In casu, the Applicant has in my view failed to show that he has reasonable grounds to believe that the harm complained of will be repeated. In view of the circumstances of the case, it is unnecessary to consider this requirement, save to state that should the Respondents publish and disseminate defamatory and or injurious matter of and concerning the Applicant, he can apply for the appropriate delictual remedies. According to Mr. Dunseith, the Respondents have a duty to report to the public on matter of public interest.


This includes reporting on the behaviour of persons viewed as public figures. According to Mr. Dunseith, the Respondents should be allowed to report thereon and where necessary, even defame the Applicant, as long as some justification therefore exists at law e.g. truth and public benefit. According to Mr. Dunseith, the Respondents and the public will be prejudiced if the relief is granted.

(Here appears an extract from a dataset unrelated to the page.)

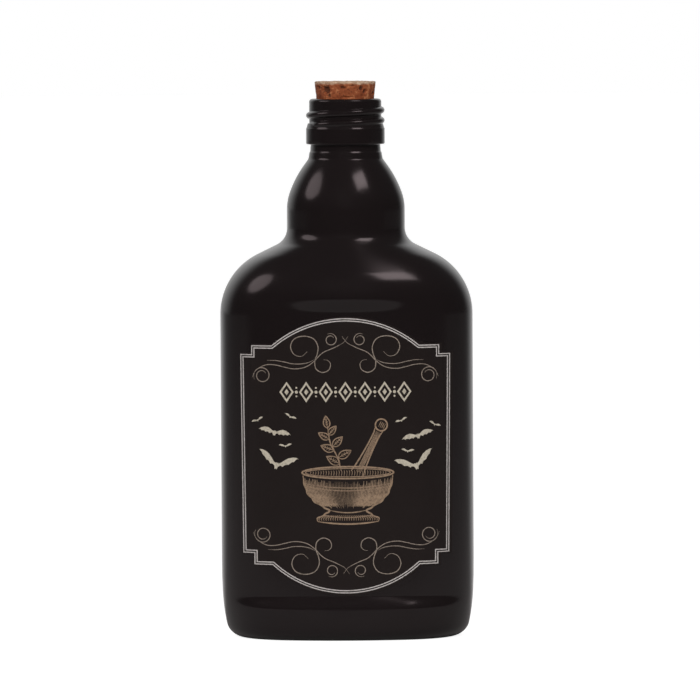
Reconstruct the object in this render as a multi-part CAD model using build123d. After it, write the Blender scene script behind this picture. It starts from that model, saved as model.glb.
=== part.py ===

I agree with Mr. Dunseith's contention. If the interim relief is granted, the Respondents may be barred from reporting on issues, which, even if they defame the Applicant, have some justification at law. There may be issues of fair comment etcetera. If the Applicant is aggrieved thereby, he is at liberty to claim appropriate relief, which will test the viability of any defence that the Respondents may raise. I am of the view that the Respondents stand to suffer more harm if the relief is granted whereas the Applicant will always have damages claim if the Respondents abuse their rights in fulfilling their duty to inform the public.


  1. No other satisfactory relief C.B. Prest (supra) at page 84 states the following:


"One cannot escape the fact that the interdictory remedy is extraordinary and discretionary. Any attempt to minimise this essential character of the remedy is destined to failure. At the same time it is always the task of the court when faced with this or any other type of remedy, to ensure that justice is done. Where an obvious alternative remedy presents itself, then clearly, the scope for the grant of an interdict is limited and justice can be done without the need for any interdictory application. On the other hand, where the alternative is not obvious, and emerges only with difficulty, it is submitted that the dictum of Sach L.J. should be the touchstone that is 'is it just, in all the circumstances, that the plaintiff should be confined to his remedy in damages'.


The Applicant in casu operates from a self-inflicted disadvantage in this that he has made no allegation and has stated no facts showing that no other suitable remedy is available to him. This Mr. Dlammi conceded. The Applicant's complaint is that the articles published by the Respondents are defamatory and injurious to his good name and reputation.


As stated above, the question to be answered is whether given the totality of the attendant circumstances an order for damages would commend itself as an adequate remedy given the premise from which we operate; namely that an interdict is of an extra-ordinary nature. I answer the question in the affirmative. Damages would offer the Applicant sufficient and adequate relief and it is for that reason inappropriate to grant an interdict in the circumstances.


In Marshall & Co. Ltd v Bertola S.A. (1973) 1 All EM 992 at 1005, Sachs L.J. posed the following question:


"The standard question in relation to the grant of an injunction, are damages on adequate remedy? Might perhaps in the light of the authorities of recent years, be re­written: it is just in all the circumstances, that plaintiff should be confined to his remedy in damages.


To the learned judge's question, I answer in the affirmative.


W.A. Joubert, "The Law of South Africa", Butterworth, 1979, Vol. 7 at page 216 par. 257 states that the publication of a defamatory statement may be restrained by an interdict. The applicant,, he continues, must establish on a balance of probabilities


  1. that the respondent is about to publish or to continue publication and distribution of a statement defamatory of him,

  2. that the respondent has no valid defence to defamation proceedings and

  3. that the applicant will suffer irreparable harm if the interdict is not granted.


From a consideration of what I have said above, I have no doubt that the Applicant has failed to meet the above requirements on a balance of probability.


In the result, I find that the Applicant has failed to satisfy a majority of the requirements for the grant of an interim interdict. The application is therefore dismissed with costs. Only the 1st and 2nd Respondents will be eligible to recover the costs in view of the fact that the 3rd Respondent did not oppose the application, notwithstanding service.